Output, with no changes, the span of lines that opens with the line containing "obj.parent = empty" and closes with the last line.
--- START OF Supplied information ---
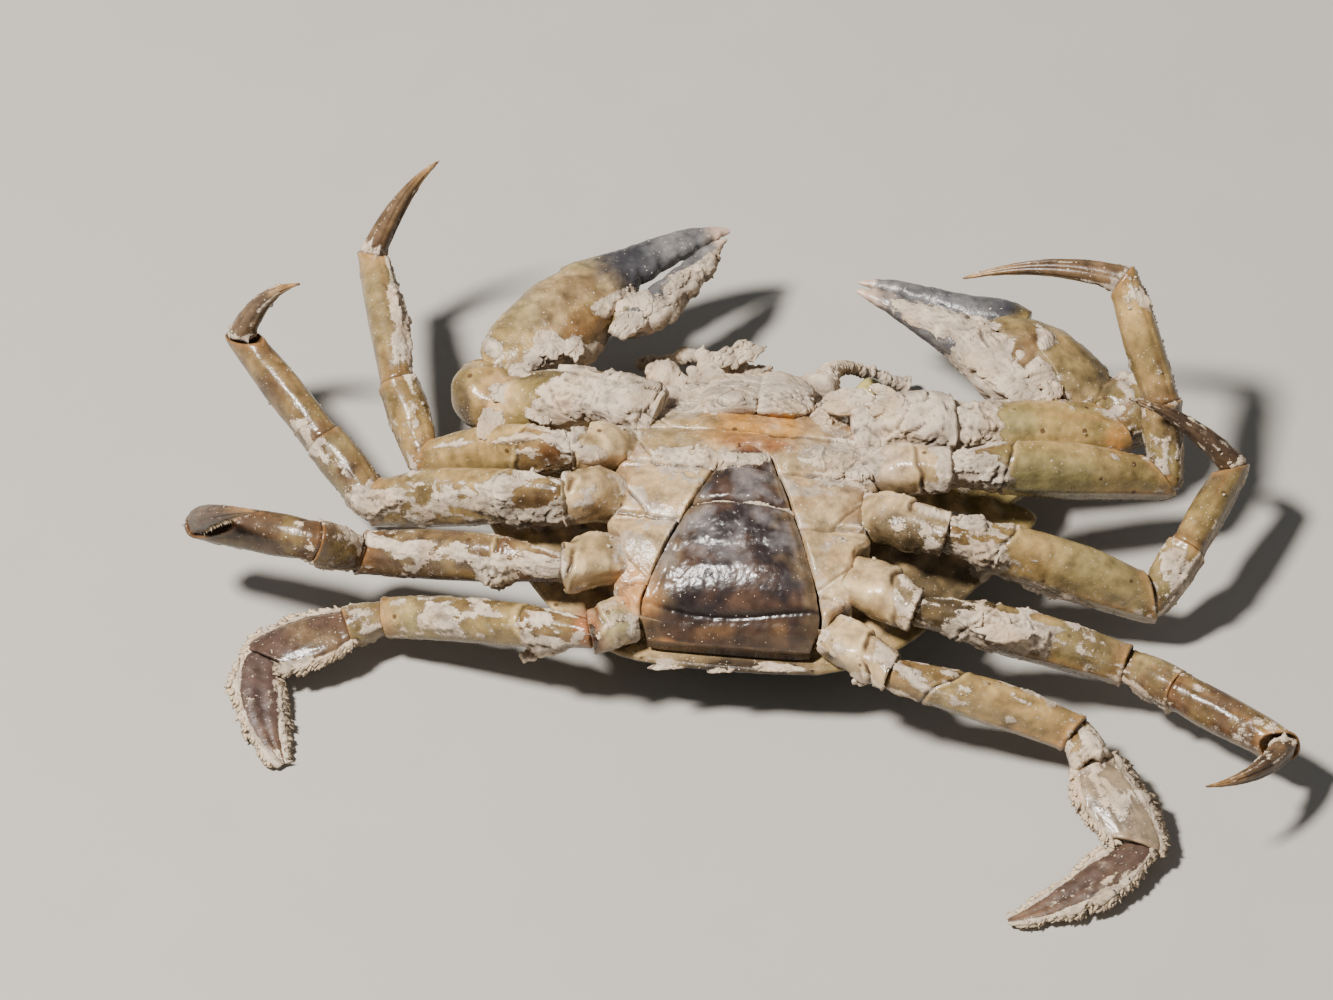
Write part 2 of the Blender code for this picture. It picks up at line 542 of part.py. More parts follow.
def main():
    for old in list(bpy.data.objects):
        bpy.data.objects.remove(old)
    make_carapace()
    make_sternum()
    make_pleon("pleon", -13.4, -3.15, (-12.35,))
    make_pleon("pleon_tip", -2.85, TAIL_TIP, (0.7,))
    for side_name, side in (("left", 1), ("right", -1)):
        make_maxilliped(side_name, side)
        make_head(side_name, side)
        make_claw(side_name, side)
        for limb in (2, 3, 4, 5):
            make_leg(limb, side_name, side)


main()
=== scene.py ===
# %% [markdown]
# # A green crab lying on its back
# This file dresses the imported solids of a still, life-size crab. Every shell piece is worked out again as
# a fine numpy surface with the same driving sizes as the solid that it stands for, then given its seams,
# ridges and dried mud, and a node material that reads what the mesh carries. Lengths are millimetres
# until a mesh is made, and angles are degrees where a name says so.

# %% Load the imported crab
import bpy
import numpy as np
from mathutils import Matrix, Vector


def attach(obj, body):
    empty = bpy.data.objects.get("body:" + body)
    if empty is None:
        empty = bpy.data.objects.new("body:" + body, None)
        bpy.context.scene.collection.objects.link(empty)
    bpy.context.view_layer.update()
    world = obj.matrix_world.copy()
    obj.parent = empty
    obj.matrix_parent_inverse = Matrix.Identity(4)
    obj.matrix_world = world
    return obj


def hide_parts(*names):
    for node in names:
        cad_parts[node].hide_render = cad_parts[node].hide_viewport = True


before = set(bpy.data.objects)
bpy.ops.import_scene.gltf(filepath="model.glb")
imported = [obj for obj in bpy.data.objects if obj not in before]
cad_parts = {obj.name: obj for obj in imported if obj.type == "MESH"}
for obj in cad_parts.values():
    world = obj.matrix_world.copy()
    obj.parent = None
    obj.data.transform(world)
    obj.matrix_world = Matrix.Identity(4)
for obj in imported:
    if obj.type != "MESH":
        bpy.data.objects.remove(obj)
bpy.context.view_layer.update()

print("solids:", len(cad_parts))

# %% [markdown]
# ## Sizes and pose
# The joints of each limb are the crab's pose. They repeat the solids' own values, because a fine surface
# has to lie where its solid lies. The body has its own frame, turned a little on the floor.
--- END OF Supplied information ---
=== Expected answer ===
    obj.parent = empty
    obj.matrix_parent_inverse = Matrix.Identity(4)
    obj.matrix_world = world
    return obj


def hide_parts(*names):
    for node in names:
        cad_parts[node].hide_render = cad_parts[node].hide_viewport = True


before = set(bpy.data.objects)
bpy.ops.import_scene.gltf(filepath="model.glb")
imported = [obj for obj in bpy.data.objects if obj not in before]
cad_parts = {obj.name: obj for obj in imported if obj.type == "MESH"}
for obj in cad_parts.values():
    world = obj.matrix_world.copy()
    obj.parent = None
    obj.data.transform(world)
    obj.matrix_world = Matrix.Identity(4)
for obj in imported:
    if obj.type != "MESH":
        bpy.data.objects.remove(obj)
bpy.context.view_layer.update()

print("solids:", len(cad_parts))

# %% [markdown]
# ## Sizes and pose
# The joints of each limb are the crab's pose. They repeat the solids' own values, because a fine surface
# has to lie where its solid lies. The body has its own frame, turned a little on the floor.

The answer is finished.